Conducting a PESTLE analysis as an early step in building your strategy can save much time, stress, and money later.
Here is an outline of the 6 factors:
Political: To what degree does a government influence or intervene in the economy or a particular industry?
Economic: To what degree do economic factors change supply and demand in the economy that could impact the business?
Social: What changing social factors, such as demographics, changing tastes, culture, attitudes, and values of the population, could provide new opportunities or impact profit?
Technological: These are factors such as innovations and efficiencies that could revolutionise how business is done or how data is handled and used to help the business grow.
Legal: These factors include specific laws that could impact the business and include everything from national consumer laws to local building and safety regulations.
Environmental: These are factors relating to the physical environment, such as the weather and climate.

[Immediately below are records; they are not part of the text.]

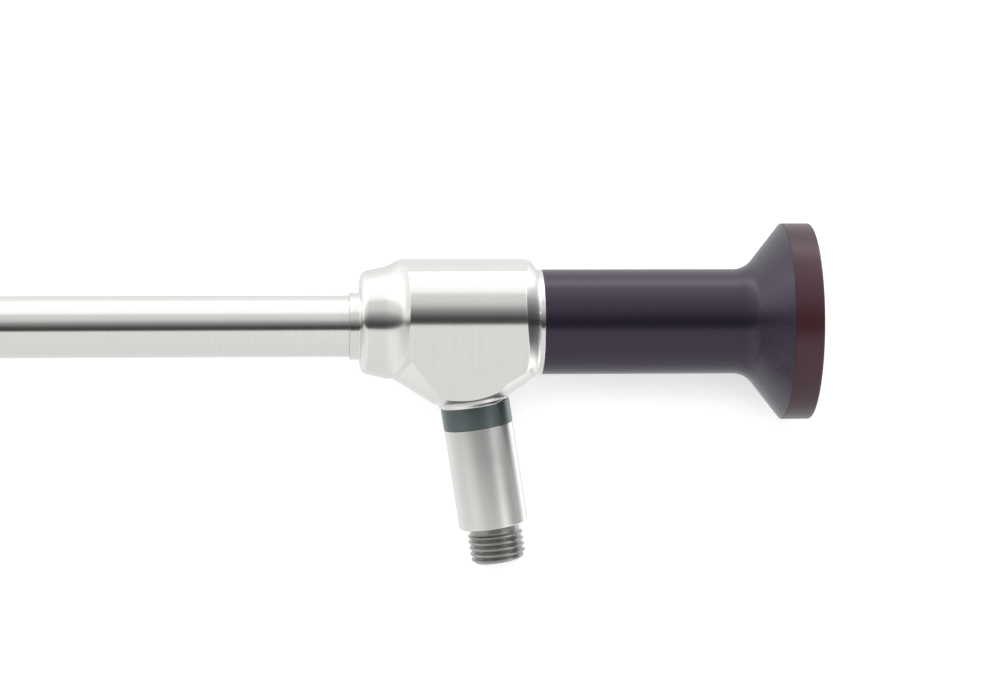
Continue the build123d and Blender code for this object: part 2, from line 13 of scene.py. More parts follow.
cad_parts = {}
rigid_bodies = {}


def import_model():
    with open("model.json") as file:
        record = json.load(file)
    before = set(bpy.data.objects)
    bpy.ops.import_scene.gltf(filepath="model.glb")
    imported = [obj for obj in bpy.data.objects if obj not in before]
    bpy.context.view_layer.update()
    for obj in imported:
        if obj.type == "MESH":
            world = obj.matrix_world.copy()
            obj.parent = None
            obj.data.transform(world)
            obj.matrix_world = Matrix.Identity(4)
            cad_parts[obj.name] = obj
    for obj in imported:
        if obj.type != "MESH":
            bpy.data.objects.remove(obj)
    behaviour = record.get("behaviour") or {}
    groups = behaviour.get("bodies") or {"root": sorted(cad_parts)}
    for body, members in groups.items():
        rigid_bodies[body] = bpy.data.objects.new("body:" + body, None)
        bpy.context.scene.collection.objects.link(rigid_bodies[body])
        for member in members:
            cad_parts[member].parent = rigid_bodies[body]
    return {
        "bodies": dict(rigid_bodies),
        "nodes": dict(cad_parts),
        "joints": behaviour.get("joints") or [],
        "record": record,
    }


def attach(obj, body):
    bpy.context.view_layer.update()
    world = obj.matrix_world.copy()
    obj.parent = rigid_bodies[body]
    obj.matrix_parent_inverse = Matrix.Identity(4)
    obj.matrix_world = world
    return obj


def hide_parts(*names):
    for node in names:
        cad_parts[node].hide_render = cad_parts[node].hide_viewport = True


bl_info = {
    "name": "Rigid Endoscope",
    "version": (1, 0, 0),
    "blender": (4, 5, 0),
    "location": "View3D > Sidebar > Endoscope",
    "description": "Builds the pieces, materials and stage of a rigid endoscope around its CAD frame",
    "category": "Object",
}

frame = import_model()

MARGIN = 0.001
CLEARANCE = 0.00002


# Settings


def property_kind(maker, **settings):
    """A function that makes properties of one kind from a label, a description and a value."""
    def make(label, about, value):
        return maker(name=label, description=about, default=value, **settings)
    return make


metres = property_kind(bpy.props.FloatProperty, min=0.0, unit="LENGTH", subtype="DISTANCE", precision=5)
radians = property_kind(bpy.props.FloatProperty, unit="ROTATION", subtype="ANGLE")
share = property_kind(bpy.props.FloatProperty, min=0.0, max=1.0, subtype="FACTOR")
amount = property_kind(bpy.props.FloatProperty)
lens = property_kind(bpy.props.FloatProperty, unit="CAMERA", subtype="DISTANCE_CAMERA")
count = property_kind(bpy.props.IntProperty, min=1)
colour = property_kind(bpy.props.FloatVectorProperty, size=3, min=0.0, max=1.0, subtype="COLOR")
direction = property_kind(bpy.props.FloatVectorProperty, size=3, subtype="DIRECTION")
position = property_kind(bpy.props.FloatVectorProperty, size=3, unit="LENGTH", precision=6)


def mm(label, about, value):
    """A length property, given in millimetres and kept in metres."""
    return metres(label, about, value / 1000)


def angle(label, about, degrees):
    """An angle property, given in degrees and kept in radians."""
    return radians(label, about, math.radians(degrees))


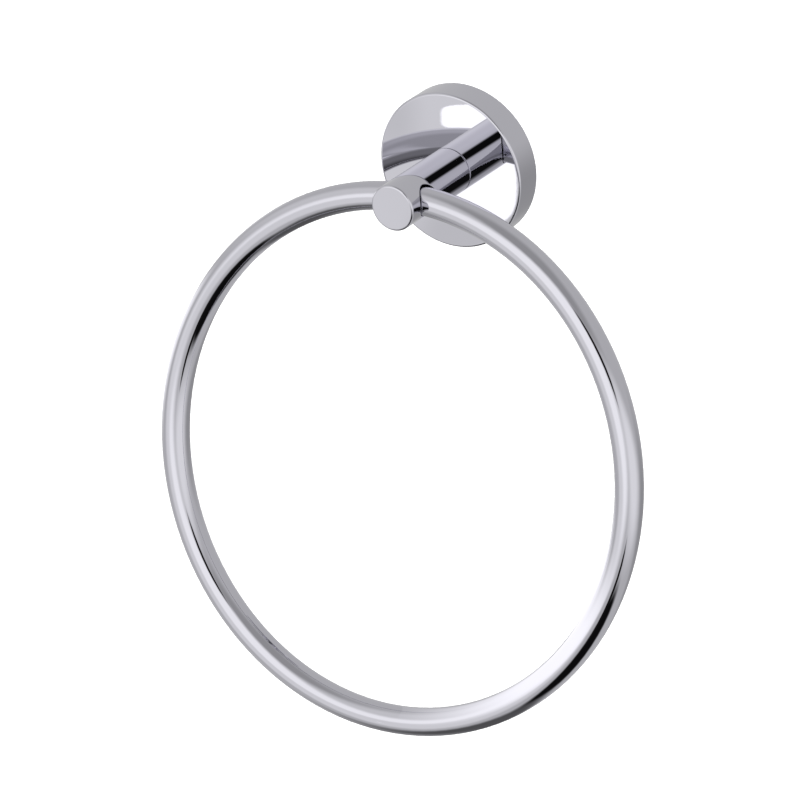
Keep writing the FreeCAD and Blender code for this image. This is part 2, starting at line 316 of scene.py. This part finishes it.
def floor():
    """A pale floor well below the part, kept out of the metal's reflections."""
    bpy.ops.mesh.primitive_plane_add(size=FLOOR_SIDE)
    ground = bpy.context.object
    ground.name = "studio_floor"
    ground.location = (0.0, 0.0, CAD_BOX[0][2] - FLOOR_BELOW)
    material = bpy.data.materials.new("studio_floor")
    material.use_nodes = True
    nodes = Nodes(material.node_tree)
    output = nodes.add("ShaderNodeOutputMaterial")
    shader = nodes.add("ShaderNodeBsdfPrincipled", Roughness=FLOOR_ROUGHNESS)
    shader.inputs["Base Color"].default_value = FLOOR_COLOUR
    nodes.link(shader.outputs[0], output.inputs["Surface"])
    ground.data.materials.append(material)
    ground.visible_glossy = False


def lamp():
    """A wide soft light from overhead that the metal doesn't mirror."""
    data = bpy.data.lights.new("overhead", "SUN")
    data.energy = LAMP_STRENGTH
    data.angle = radians(LAMP_SPREAD)
    light = bpy.data.objects.new("overhead", data)
    light.visible_glossy = False
    bpy.context.scene.collection.objects.link(light)


def display(grey):
    """Light that the plating shows as this grey, from 0 to 255."""
    level = (grey / WHITE_GREY + CURVE_OFFSET) / (1.0 + CURVE_OFFSET)
    return level ** CURVE_POWER / PLATING_SHINE


def panel_mask(nodes, across, rise, middle, reach, turn, edge, squareness):
    """1 inside a soft-edged panel, 0 outside."""
    off_x = nodes.maths("SUBTRACT", across, middle[0])
    off_y = nodes.maths("SUBTRACT", rise, middle[1])
    c, s = cos(radians(turn)), sin(radians(turn))
    along = nodes.maths(
        "ADD",
        nodes.maths("MULTIPLY", off_x, c / reach[0]),
        nodes.maths("MULTIPLY", off_y, s / reach[0]),
    )
    over = nodes.maths(
        "SUBTRACT",
        nodes.maths("MULTIPLY", off_y, c / reach[1]),
        nodes.maths("MULTIPLY", off_x, s / reach[1]),
    )
    powers = nodes.maths(
        "ADD",
        nodes.maths("POWER", nodes.maths("ABSOLUTE", along), squareness),
        nodes.maths("POWER", nodes.maths("ABSOLUTE", over), squareness),
    )
    distance = nodes.maths("POWER", powers, 1.0 / squareness)
    return nodes.map_range(distance, 1.0 + edge, 1.0 - edge, kind="SMOOTHSTEP")


def flange_window(nodes, ray, edges, squareness, edge):
    """A panel that shows in the flat face of the flange, which mirrors y."""
    mirror = Matrix.Diagonal((1.0, -1.0, 1.0))
    ahead = nodes.dot(ray, mirror @ -BACK)
    across = nodes.maths("DIVIDE", nodes.dot(ray, mirror @ RIGHT), ahead)
    rise = nodes.maths("DIVIDE", nodes.dot(ray, mirror @ UP), ahead)
    left, top, right, bottom = edges
    half = PHOTO_PIXELS / 2
    middle = ((left + right) / 2 - half, half - (top + bottom) / 2)
    reach = ((right - left) / 2, (bottom - top) / 2)
    mask = panel_mask(
        nodes,
        across,
        rise,
        [value / FOCAL_PIXELS for value in middle],
        [value / FOCAL_PIXELS for value in reach],
        0.0,
        edge,
        squareness,
    )
    facing = nodes.maths("GREATER_THAN", ahead, 0.0)
    return nodes.maths("MULTIPLY", mask, facing)


def lay_over(nodes, below, mask, grey):
    """The light below, with this grey laid over it where the mask is 1."""
    gain = nodes.maths("SUBTRACT", display(grey), below)
    return nodes.maths("ADD", below, nodes.maths("MULTIPLY", gain, mask))


def studio():
    """A plain white backdrop, and the panels and flags that the metal mirrors.

    A panel's place is the slope of the metal that shows it in the photograph's
    view: right and up, from 0 where the metal faces the view to 1 at its edge.
    """
    world = bpy.data.worlds.new("studio")
    bpy.context.scene.world = world
    world.use_nodes = True
    nodes = Nodes(world.node_tree)
    output = nodes.add("ShaderNodeOutputWorld")
    place = nodes.add("ShaderNodeTexCoord")
    ray = place.outputs["Generated"]
    toward = nodes.add("ShaderNodeVectorMath", operation="ADD")
    nodes.link(ray, toward.inputs[0])
    toward.inputs[1].default_value = BACK
    half = nodes.add("ShaderNodeVectorMath", operation="NORMALIZE")
    nodes.link(toward.outputs[0], half.inputs[0])
    across = nodes.dot(half.outputs[0], RIGHT)
    rise = nodes.dot(half.outputs[0], UP)
    room = nodes.add("ShaderNodeValue")
    room.outputs[0].default_value = display(ROOM_GREY)
    shade = room.outputs[0]
    for x, y, wide, high, turn, edge, grey in PANELS:
        mask = panel_mask(nodes, across, rise, (x, y), (wide, high), turn, edge, OVAL)
        shade = lay_over(nodes, shade, mask, grey)
    for edges, squareness, edge, grey in WINDOWS:
        mask = flange_window(nodes, ray, edges, squareness, edge)
        shade = lay_over(nodes, shade, mask, grey)
    glow = nodes.add("ShaderNodeBackground", Strength=1.0)
    nodes.link(shade, glow.inputs["Color"])
    plain = nodes.add("ShaderNodeBackground", Strength=1.0)
    plain.inputs["Color"].default_value = (1.0, 1.0, 1.0, 1.0)
    rays = nodes.add("ShaderNodeLightPath")
    both = nodes.add("ShaderNodeMixShader")
    nodes.link(rays.outputs["Is Camera Ray"], both.inputs[0])
    nodes.link(glow.outputs[0], both.inputs[1])
    nodes.link(plain.outputs[0], both.inputs[2])
    nodes.link(both.outputs[0], output.inputs["Surface"])


make_camera()
dress()
arc_panel()
floor()
lamp()
studio()
bpy.context.scene.view_settings.view_transform = "Standard"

Anticipate and Adapt to Change
By using PESTLE analysis, the founders, together with insights from their staff, could start to develop a strategy to better anticipate and adapt to the changing external environment and avoid falling behind. They will be better placed to grow into a city-wide ethical café brand with stronger customer loyalty.
Without this lens, they will continue to fly blind and remain exposed to unwanted surprises that change will eventually bring.
PESTLE is straightforward and gives them context — that’s what makes it a great starting point. In hindsight, it shows that their challenges weren’t personal or just local – they were external factors not caused by them. They were part of a larger system of disruption and transformation. The external environment was shifting, and without a strategy, this café business couldn’t adapt. So, as a starting point in developing a strategy, it makes a lot of sense to start with PESTLE.
The same applies whether you’re running a consultancy, launching a product, or scaling a social enterprise. If you don’t scan the landscape first, you miss the signals—and the shifts.